Enfin, les dirigeants actuels d’Israël ont montré à leurs électeurs qu’ils n’hésitent pas à s’engager dans une bataille avantageuse pour la sécurité nationale, même si l’assassinat d’al-Jaabari a très peu modifié les capacités du DIP. Par conséquent, l’acceptation d’une entente avec le Liban par crainte de la menace du puissant Hezbollah (équipé de 150 000 missiles et de drones armés) ne signifie pas que les dirigeants israéliens sont lâches. Il s’agirait plutôt d’une évaluation de la situation sans incidence sur les intérêts d’Israël, surtout si la guerre est évitée, à condition que toute décision du gouvernement israélien ne semble pas découler de la réticence des responsables israéliens à affronter le Hezbollah.
Quant au Djihad islamique, il a établi que, malgré sa petite taille, il pouvait lancer 330 missiles par jour (360 étaient lancés quotidiennement pendant l’affrontement de l’année dernière par tous les groupes palestiniens, y compris le Hamas) et paralyser Israël pendant des jours. Le DIP a frappé la conscience israélienne en lui inculquant que rester en territoire occupé n’est pas de tout repos et que ce territoire appelé Palestine n’est pas un lieu où il fait bon vivre.
Les missiles du DIP ont fait comprendre aux Israéliens qu’aucun endroit n’est sûr, même pour la prochaine génération. L’affirmation d’Israël selon laquelle il a rétabli la dissuasion après la bataille de « l’épée de Jérusalem » a confirmé son incapacité à protéger les colons, même après soixante-dix ans d’occupation. Le DIP a réussi à lever le siège et les sanctions contre Gaza et à ouvrir ses points de passage, rétablissant ainsi l’entrée de carburant.
La résistance palestinienne a montré que la cause palestinienne ne se limite pas à Gaza, qu’elle a une dimension nationale. Le DIP a demandé la libération du prisonnier Khalil Al-Awadeh (de Cisjordanie), confirmant le lien qui unit tous les fronts palestiniens. Il a également demandé à Israël de libérer le cheikh Ghassan al-Saadi, un membre du DIP arrêté dans le camp palestinien de Jénine alors que l’Egypte négociait une trêve entre Israël et le DIP.

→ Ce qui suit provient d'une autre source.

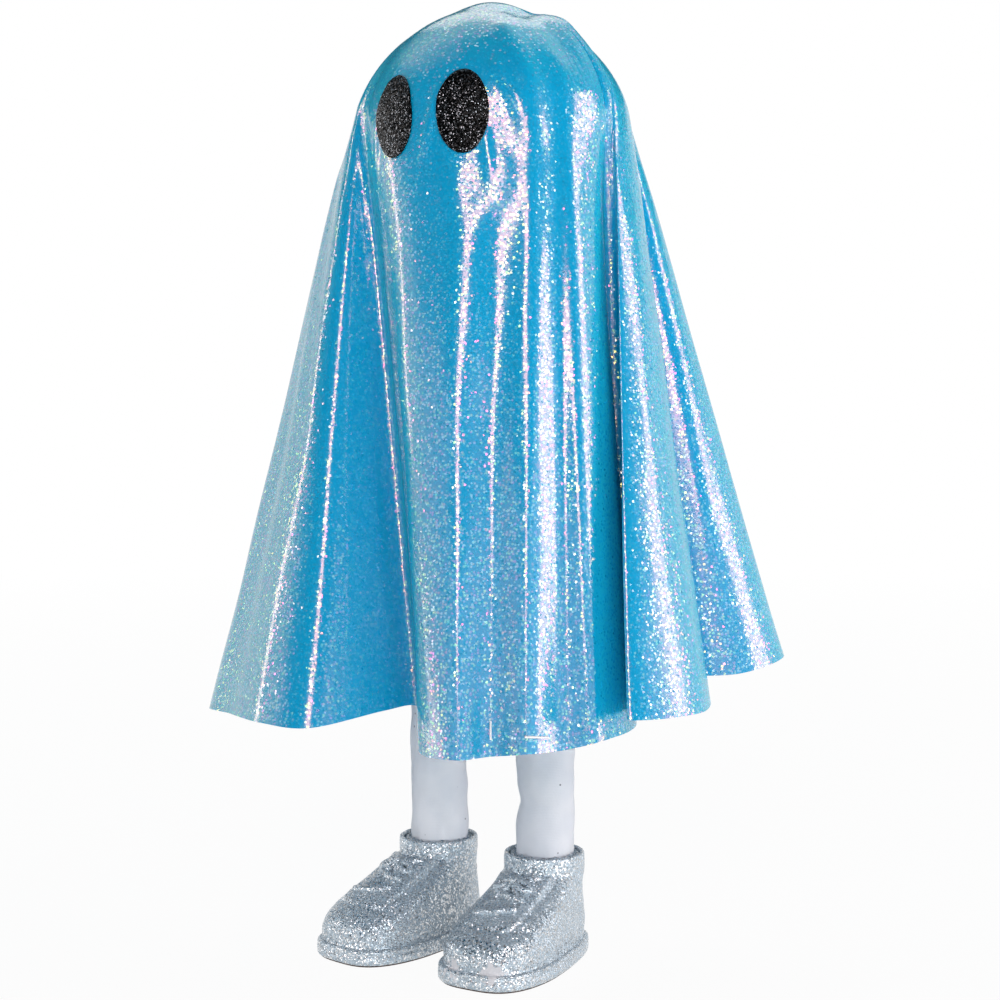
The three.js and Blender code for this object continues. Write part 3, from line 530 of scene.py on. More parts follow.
class Drape:
    """The cloth as a grid of points, rows down from the crown by columns round the hem."""

    def __init__(self):
        count = len(HEM)
        self.place = np.arange(COLUMNS) * count / COLUMNS
        self.hem = hem_at(self.place)
        step = np.linalg.norm(np.roll(self.hem, -1, 0) - self.hem, axis=1)
        self.run = np.concatenate([[0], np.cumsum(step)])
        self.crown = self.crown_angles()
        out = np.hypot(self.hem[:, 0], self.hem[:, 1])
        drop = HEAD_CENTRE_HEIGHT - self.hem[:, 2]
        self.radius = HEAD_RADIUS + CLOTH_EASE
        reach = np.hypot(out, drop)
        self.leave = np.pi - np.arctan2(out, drop) - np.arccos(self.radius / reach)
        self.arc = self.radius * self.leave
        outs = [row[1] for row in HEM]
        self.ridge = np.clip((out - min(outs)) / (max(outs) - min(outs)), 0, 1)
        self.from_ball = self.on_dome(self.crown, self.leave)
        self.straight = np.linalg.norm(self.from_ball - self.hem, axis=1)
        self.lengths = self.row_lengths()
        self.points = self.hung()
        self.points += self.normals() * self.relief()[..., None]
        self.out_normals = self.normals()

    def crown_angles(self):
        """The angle at which each column crosses the ball, evened over its neighbours."""
        numbers, degrees = np.array(CROWN, float).T
        runs = np.interp(numbers, np.append(self.place, len(HEM)), self.run)
        angles = np.radians(np.interp(self.run[:-1], runs, degrees))
        window = COLUMNS // len(HEM)
        turn = 2 * np.pi
        wide = np.concatenate([angles[-window:] - turn, angles, angles[:window] + turn])
        weights = np.hanning(2 * window + 1)
        return np.convolve(wide, weights / weights.sum(), "valid")

    def on_dome(self, angle, polar):
        out = self.radius * np.sin(polar)
        height = HEAD_CENTRE_HEIGHT + self.radius * np.cos(polar)
        return np.stack([out * np.sin(angle), -out * np.cos(angle), height], -1)

    def row_lengths(self):
        dome = np.outer(np.linspace(0, 1, DOME_ROWS + 1), self.arc)
        skirt = self.arc + np.outer(np.linspace(0, 1, SKIRT_ROWS + 1)[1:], self.straight)
        return np.concatenate([dome, skirt])

    def hung(self):
        """The cloth on the ball, then straight to its hem but for the pleats, which stand off
        below the ball, and the nub at the crown."""
        lengths = self.lengths
        polar = np.minimum(lengths, self.arc) / self.radius
        dome = self.on_dome(np.broadcast_to(self.crown, polar.shape), polar)
        share = np.clip((lengths - self.arc) / self.straight, 0, 1)[..., None]
        points = np.where(share > 0, self.from_ball + (self.hem - self.from_ball) * share, dome)
        rise = smooth_step(lengths, 0.5 * self.radius, 1.5 * self.radius)
        fade = 1 - smooth_step(lengths, 1.5 * self.radius, self.arc + self.straight)
        away = np.stack([np.sin(self.crown), -np.cos(self.crown), 0 * self.crown], -1)
        points = points + away * (PLEAT_STANDOFF * self.ridge * rise * fade)[..., None]
        points[..., 2] += NUB_LIFT * (1 - smooth_step(lengths, NUB_FLAT, NUB_FLAT + NUB_SLOPE))
        return points

    def normals(self):
        around = np.roll(self.points, -1, 1) - np.roll(self.points, 1, 1)
        down = np.gradient(self.points, axis=0)
        normal = np.cross(around, down)
        size = np.linalg.norm(normal, axis=2, keepdims=True)
        normal = normal / np.maximum(size, 1e-9)
        normal[0] = (0, 0, 1)
        return -normal if normal[DOME_ROWS // 2, :, 2].mean() < 0 else normal

    def relief(self):
        """How far the cloth's small folds and wrinkles stand out of its hung shape."""
        low = smooth_step(self.lengths, 120, 300)
        turn = 2 * np.pi * self.run[:-1] / self.run[-1]
        height = np.zeros_like(self.lengths)
        for cycles, size, phase, drift in RIPPLES:
            height += size * low * np.sin(cycles * turn + phase + drift * self.lengths)
        for row, points in enumerate(self.points):
            for column, (x, y, z) in enumerate(points):
                height[row, column] += 0.7 * noise.noise((x / 34, y / 34, z / 70))
        for size, wide, path in WRINKLES:
            height += self.wrinkle(size, wide, path)
        height += self.wrinkle(*LAP, lap=True)
        seam = np.abs(self.place - SEAM_PLACE) * COLUMNS / len(HEM)
        return height + 0.5 * np.exp(-(seam / 1.5) ** 2) * smooth_step(self.lengths, 4, 20)

    def wrinkle(self, size, wide, path, lap=False):
        """A rounded ridge along a path, or the edge where one layer laps over the next."""
        steps = np.linspace(0, len(path) - 1, 24 * (len(path) - 1) + 1)
        places, down = (np.interp(steps, range(len(path)), column) for column in zip(*path))
        line = np.array([self.sample(self.points, place, value)
                         for place, value in zip(places, down)])
        reach = 3 * (LAP_RISE if lap else wide)
        gap = np.abs(self.place - np.mean(places))
        inside = np.all((self.points > line.min(0) - reach) & (self.points < line.max(0) + reach),
                        axis=2) & (np.minimum(gap, len(HEM) - gap) < (12 if lap else 6))
        rows, columns = np.nonzero(inside)
        spots = self.points[rows, columns]
        apart = np.linalg.norm(spots[:, None] - line[None], axis=2)
        nearest = apart.argmin(1)
        distance = apart[np.arange(len(spots)), nearest]
        share = nearest / (len(line) - 1)
        taper = smooth_step(share, 0, 0.25 if lap else 0.2) * (1 - smooth_step(share, 0.7, 1))
        shape = np.exp(-(distance / wide) ** 2)
        if lap:
            east = np.roll(self.points, -1, 1) - self.points
            before = ((spots - line[nearest]) * east[rows, columns]).sum(1) < 0
            shape = np.where(before, np.exp(-distance / LAP_RISE), shape)
        height = np.zeros(self.lengths.shape)
        height[rows, columns] = size * taper * shape
        return height

    def place_at(self, degrees):
        """The place, in hem points, where the cloth crosses the ball at an angle."""
        angles = np.append(self.crown, self.crown[0] + 2 * np.pi)
        angle = math.radians(degrees)
        angle += 2 * np.pi * math.ceil((angles[0] - angle) / (2 * np.pi))
        return float(np.interp(angle, angles, np.arange(COLUMNS + 1))) * len(HEM) / COLUMNS

    def sample(self, grid, place, down):
        """A grid's value at a place round the hem and a length down from the crown."""
        column = place * COLUMNS / len(HEM)
        first = int(column) % COLUMNS
        part = column - int(column)
        found = []
        for index in (first, (first + 1) % COLUMNS):
            row = np.interp(down, self.lengths[:, index], np.arange(len(self.lengths)))
            above = min(int(row), len(self.lengths) - 2)
            share = row - above
            found.append(grid[above, index] * (1 - share) + grid[above + 1, index] * share)
        return found[0] * (1 - part) + found[1] * part

    def spot(self, place, down, lift=0.0):
        """A point above the cloth, in metres in the frame, and the way out there."""
        normal = self.sample(self.out_normals, place, down)
        normal = normal / np.linalg.norm(normal)
        point = self.sample(self.points, place, down) + normal * lift
        return AXIS + Vector(point) * MM, Vector(normal)

    def cut_shape(self, column, row):
        """Where a point lay on the flat cloth, in metres: a fan opened from its back seam."""
        start = np.interp(SEAM_PLACE, np.append(self.place, len(HEM)), self.run)
        run = (self.run[column] - start) % self.run[-1] if column < COLUMNS else -start % self.run[-1]
        whole = self.arc.mean() + self.straight.mean()
        angle = run / whole
        down = self.lengths[row, column % COLUMNS] * MM
        return down * math.cos(angle), down * math.sin(angle)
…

Ainsi, Israël s’est tourné vers les médiateurs pour mettre fin à un affrontement militaire contre une petite faction. Les ennemis et les alliés d’Israël observent et évaluent le niveau atteint par Israël par rapport à ses ennemis, qui oseront le défier à l’avenir. Cela confirme qu’Israël est une société construite sur une armée qui préfère la guerre et le combat à la paix, et le vol des terres palestiniennes à la coexistence. Tuer des civils continuellement est autorisé parce que la communauté internationale est complice et inconsciente. Cette bataille fait partie de celles qui se terminent tôt ou tard par un cessez-le-feu (mais pas par une paix durable) jusqu’au moment de la prochaine bataille. Les performances militaires d’Israël indiquent qu’une guerre contre le Hezbollah est peu probable et qu’une guerre contre l’Iran est impensable. La fragilité du front intérieur israélien empêche Israël d’affronter un ennemi puissant à tout moment dans le futur.